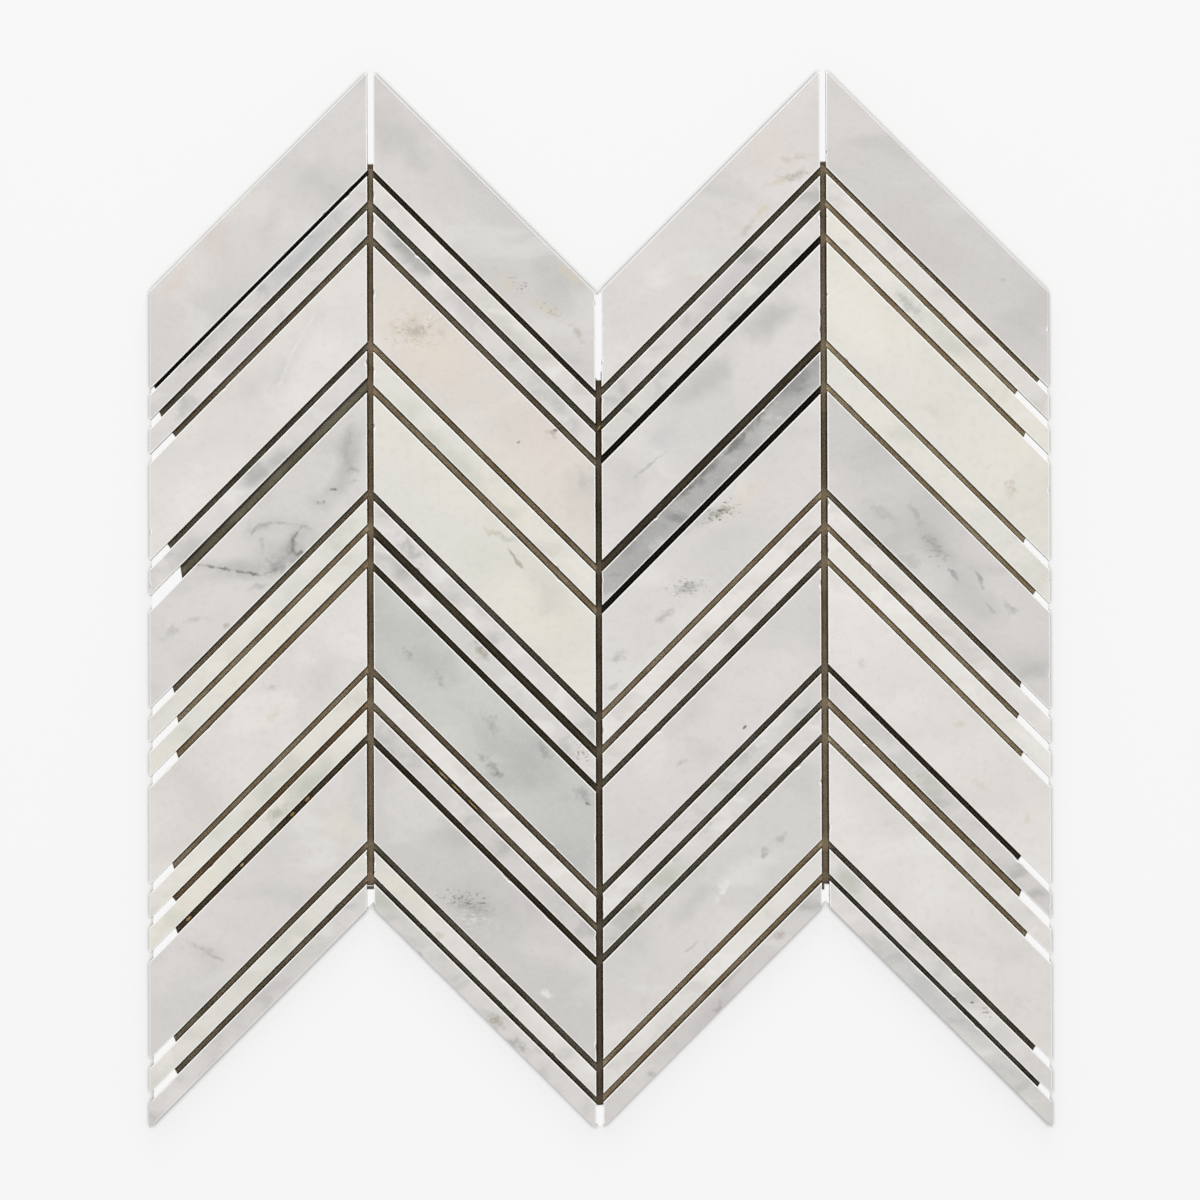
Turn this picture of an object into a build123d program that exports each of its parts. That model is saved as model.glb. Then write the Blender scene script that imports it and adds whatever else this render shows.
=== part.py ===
from build123d import *

import os

# Chevron mosaic sheet: marble bars laid in four columns on a thin mesh backing.
# It lies flat, polished faces up. X runs across the sheet, +Y towards the pointed top edge.
# The origin is on the underside of the backing, at the middle of the sheet.

# Sheet. Its length along Y follows from the widths of the bars and joints below.
backing_thickness = 0.6
marble_thickness = 9.4
eased_edge = 0.4

# Columns, left to right. The bars of one column were cut together, so each column has its own sizes.
# The width is along X. The sizes of wide, slim and strip bars and of the joint between two rows are
# square to the bars' long edges. Each row lies this much further to the right than the row above it.
seam_joint = 2.0
columns = [
    {"width": 73.2, "wide": 23.2, "slim": 6.1, "strip": 6.4, "joint": 2.0, "drift": -0.08},
    {"width": 74.2, "wide": 23.0, "slim": 6.1, "strip": 8.0, "joint": 2.0, "drift": -0.05},
    {"width": 73.5, "wide": 23.0, "slim": 6.1, "strip": 8.0, "joint": 2.0, "drift": -0.02},
    {"width": 74.4, "wide": 23.4, "slim": 6.3, "strip": 8.3, "joint": 1.8, "drift": 0.02},
]

# Rows, top to bottom, the same in every column
rows = [
    "wide", "slim", "slim",
    "wide", "strip",
    "wide", "slim", "slim",
    "wide", "slim", "slim",
    "wide", "slim", "slim",
]

# Where the hand-laid sheet departs from its own rule, by column and row
uneven_bars = {
    (1, 1): 23.4,
    (2, 1): 23.4,
    (3, 4): 22.8,
    (3, 10): 6.3,
    (4, 1): 23.0,
    (4, 13): 6.0,
}
uneven_joints = {
    (1, 1): 1.3,
    (1, 5): 3.5,
    (1, 8): 2.3,
    (2, 1): 1.7,
    (2, 5): 2.3,
    (2, 7): 2.6,
    (2, 13): 1.6,
    (3, 4): 2.7,
    (4, 1): 1.5,
    (4, 10): 2.3,
    (4, 13): 1.5,
}

# Backing: cut short of the sheet all round, and notched at every seam, where it just fills the
# crossing with the outermost row joint
side_inset = 8.5
top_inset = 14.0
bottom_inset = 3.0
top_notch_half_width = 9.0
bottom_notch_half_width = 4.0

# The bars lie at 45 degrees, so a width along Y is this much more than the width square to the bar
along_y = 2 ** 0.5


def drift_at(column, row):
    """How far to the right a bar lies of the one at the top of its column."""
    return columns[column - 1]["drift"] * (row - 1)


def bar_width(column, row):
    """The width of a bar, square to its long edges."""
    return uneven_bars.get((column, row), columns[column - 1][rows[row - 1]])


def joint_width(column, row):
    """The joint below a row, square to the bars."""
    return uneven_joints.get((column, row), columns[column - 1]["joint"])


def bar_spans(column):
    """The depth along Y of each bar's upper and lower edge, below the sheet's top outline."""
    spans = []
    depth = 0.0
    for row in range(1, len(rows) + 1):
        lower = depth + bar_width(column, row) * along_y
        spans.append((depth, lower))
        depth = lower + joint_width(column, row) * along_y
    return spans


def column_edges(left):
    """The left and right edge of each column at its top row, from the left edge of the sheet."""
    pairs = []
    for column in columns:
        pairs.append((left, left + column["width"]))
        left += column["width"] + seam_joint
    return pairs


# Across: the sheet is centred on X, with the spread of its lower rows taken in
spread_left = max(0.0, -drift_at(1, len(rows)))
spread_right = max(0.0, drift_at(len(columns), len(rows)))
bars_width = sum(column["width"] for column in columns) + seam_joint * (len(columns) - 1)
sheet_width = spread_left + bars_width + spread_right
edges = column_edges(-sheet_width / 2 + spread_left)
seams = [right + seam_joint / 2 for left, right in edges[:-1]]
peaks = [seams[0], seams[2]]


def peak_of(column):
    """The seam where a column's bars meet the next column's at the top of a chevron."""
    return peaks[0] if column <= 2 else peaks[1]


def lowest_depth(column):
    """How far the lowest corner of a column lies below the peaks of the outline."""
    reach = max(abs(edge - peak_of(column)) for edge in edges[column - 1])
    return reach + bar_spans(column)[-1][1]


# Along: the sheet is centred on Y, from its top corners, beside the peaks, to its lowest corner
highest = seam_joint / 2
lowest = max(lowest_depth(column) for column in range(1, len(columns) + 1))
peak_y = (highest + lowest) / 2
sheet_length = lowest - highest


def outline_y(x):
    """The zigzag top outline: it falls at 45 degrees from a peak at the first and at the third seam."""
    return peak_y - min(abs(x - peak) for peak in peaks)


def make_bar(column, row, span):
    """One marble bar: a sawn parallelogram with mitred ends and eased edges round its polished face."""
    left, right = edges[column - 1]
    left_y = outline_y(left)
    right_y = outline_y(right)
    upper, lower = span
    base = Plane(origin=(drift_at(column, row), 0, backing_thickness))
    with BuildPart() as bar:
        with BuildSketch(base):
            with BuildLine():
                Polyline(
                    (left, left_y - lower),
                    (right, right_y - lower),
                    (right, right_y - upper),
                    (left, left_y - upper),
                    close=True,
                )
            make_face()
        extrude(amount=marble_thickness)
        polished_face = bar.faces().sort_by(Axis.Z)[-1]
        chamfer(polished_face.edges(), length=eased_edge)
    name = f"column_{column}_row_{row:02d}_{rows[row - 1]}"
    if rows[row - 1] != "strip":
        name += "_bar"
    bar.part.label = name
    export_step(bar.part, f"parts/{name}.step")
    return bar.part


def notched_edge(row, depth, notch_depth, half_width):
    """Points from left to right along one zigzag edge of the backing, with a notch at each seam."""
    left = edges[0][0] + side_inset
    right = edges[-1][1] - side_inset
    points = [(left + drift_at(1, row), outline_y(left) - depth)]
    for column, seam in enumerate(seams, start=1):
        drift = (drift_at(column, row) + drift_at(column + 1, row)) / 2
        for x, y in (
            (seam - half_width, outline_y(seam - half_width) - depth),
            (seam, outline_y(seam) - notch_depth),
            (seam + half_width, outline_y(seam + half_width) - depth),
        ):
            points.append((x + drift, y))
    points.append((right + drift_at(len(columns), row), outline_y(right) - depth))
    return points


def make_backing(spans):
    """The mesh soaked in adhesive, as one thin sheet that follows the zigzag of the bars."""
    first_row_end = spans[0][1]
    last_row_start, stack_end = spans[-1]
    top = notched_edge(1, top_inset, first_row_end, top_notch_half_width)
    bottom = notched_edge(len(rows), stack_end - bottom_inset, last_row_start, bottom_notch_half_width)
    with BuildPart() as backing:
        with BuildSketch(Plane.XY):
            with BuildLine():
                Polyline(*top, *reversed(bottom), close=True)
            make_face()
        extrude(amount=backing_thickness)
    backing.part.label = "mesh_backing"
    export_step(backing.part, "parts/mesh_backing.step")
    return backing.part


os.makedirs("parts", exist_ok=True)

marble_volume = 0.0
for column in range(1, len(columns) + 1):
    for row, span in enumerate(bar_spans(column), start=1):
        marble_volume += make_bar(column, row, span).volume

backing_volume = make_backing(bar_spans(2)).volume

print(f"sheet {sheet_width:.1f} by {sheet_length:.1f} mm")
print(f"marble {marble_volume / 1000:.1f} cm3, backing {backing_volume / 1000:.1f} cm3")
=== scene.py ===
import math
from collections import namedtuple
from functools import partial
from itertools import groupby, product
from random import Random

import bpy
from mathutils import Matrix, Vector, noise


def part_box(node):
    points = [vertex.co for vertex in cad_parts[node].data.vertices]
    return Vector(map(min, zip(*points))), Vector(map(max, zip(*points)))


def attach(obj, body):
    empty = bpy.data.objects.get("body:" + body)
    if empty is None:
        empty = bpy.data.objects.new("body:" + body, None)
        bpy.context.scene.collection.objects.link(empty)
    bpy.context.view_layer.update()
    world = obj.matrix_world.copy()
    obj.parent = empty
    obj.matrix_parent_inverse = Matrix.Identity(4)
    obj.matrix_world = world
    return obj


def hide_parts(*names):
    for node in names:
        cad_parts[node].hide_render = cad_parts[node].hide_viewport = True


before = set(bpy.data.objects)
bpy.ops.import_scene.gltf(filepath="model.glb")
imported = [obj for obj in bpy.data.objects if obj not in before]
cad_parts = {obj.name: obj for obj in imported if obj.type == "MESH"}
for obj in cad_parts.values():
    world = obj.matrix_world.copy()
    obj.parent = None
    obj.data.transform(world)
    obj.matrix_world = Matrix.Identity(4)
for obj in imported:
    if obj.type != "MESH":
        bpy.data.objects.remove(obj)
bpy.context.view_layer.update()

# Sizes are in millimetres, and become metres where a mesh, a lamp or the camera is made
MM = 0.001

# Camera: straight down on the sheet, which lies a little anticlockwise in the picture
camera_height = 5000.0
picture_width = 402.0
picture_turn = math.radians(0.215)
picture_middle = (0.37, 0.07)
sensor_width = 36.0

# Light and floor
sky_strength = 0.80
lamp_size = 900.0
lamp_place = (0.0, 1100.0, 1000.0)
lamp_power = 7.5
floor_size = 6000.0
floor_shadow_share = 0.18
# The painted soft shadow where the sheet meets the floor, made by ambient occlusion in the floor's glow: its
# reach outside the sheet and in the open joints, the open share of the view at which it is darkest and gone,
# and its darkest brightness
contact_reach = 2.2
joint_contact_reach = 0.7
contact_span = (0.45, 0.92)
contact_dark = 0.36
outline_blur = 0.6

# Bars
edge_spacing = 0.7
eased_edge = 0.4
blunt_corner = (0.2, 0.35)
wall_waviness = 0.05
chips_per_bar = (2, 5)
# A chip's share of the way along its side, half its length, and its depth
chip_spans = ((0.08, 0.92), (0.4, 1.5), (0.15, 0.5))

# Adhesive: how far its ends stay behind the sheet's left and right edges in each row joint, from the top
left_film_ends = [1.2, 3.1, 7.5, 5.8, 10.2, 7.5, 9.1, 8.8, 7.5, 7.5, 8.6, 7.9, 8.3]
right_film_ends = [3.0, 10.4, 7.8, 8.0, 4.6, 9.5, 10.3, 9.0, 9.8, 9.8, 7.9, 5.3, 3.9]
# How far it reaches past the outermost row joints in each seam
seam_top_reach = [0.7, 2.4, 0.7]
seam_bottom_reach = 0.3
# The film under the bars: its mesh size, how far it stays behind the ends in the joints, how torn its
# edge is, and how near a side edge it follows those ends
film_cell = 2.0
film_margin = 2.4
film_tear = 0.6
side_band = 20.0
film_top = 0.58
film_bottom = 0.30
# The beds in the joints: shares of the way across and how far the resin climbs there, how far a bed goes
# under the bars at a seam, the spacing of its sections, and how slanted and ragged an open end is
bed_profile = ((0.0, 1.1), (0.19, 0.42), (0.34, 0.10), (0.66, 0.10), (0.81, 0.42), (1.0, 1.1))
bed_foot = film_bottom + 0.15
bed_overlap = 0.15
bed_step = 0.9
seam_step = 0.5
mouth_edge = 0.6
end_slant = 1.5
end_slant_reach = 4.0
end_ragged = 0.3
# The drops: shares of their size and the heights there
drop_profile = ((1.0, 2.0), (0.98, 5.4), (0.80, 6.6), (0.35, 7.2))
drop_sides = 10
# The mesh's threads
thread_pitch = 5.0
thread_half_width = 0.45
thread_half_thickness = 0.11
thread_wave = 0.06
thread_height = 0.19
thread_stray = 0.35

column_count = 4
row_count = 14
columns = range(1, column_count + 1)
rows = range(1, row_count + 1)


def srgb(red, green, blue):
    """The linear values of a colour as seen, from 0 to 255."""
    values = []
    for part in (red, green, blue):
        share = part / 255
        values.append(share / 12.92 if share <= 0.04045 else ((share + 0.055) / 1.055) ** 2.4)
    return (*values, 1.0)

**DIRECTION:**
Determine how many of the lines above hold the word "names", and output that number by itself.

**REPLY TO THE TASK:**
2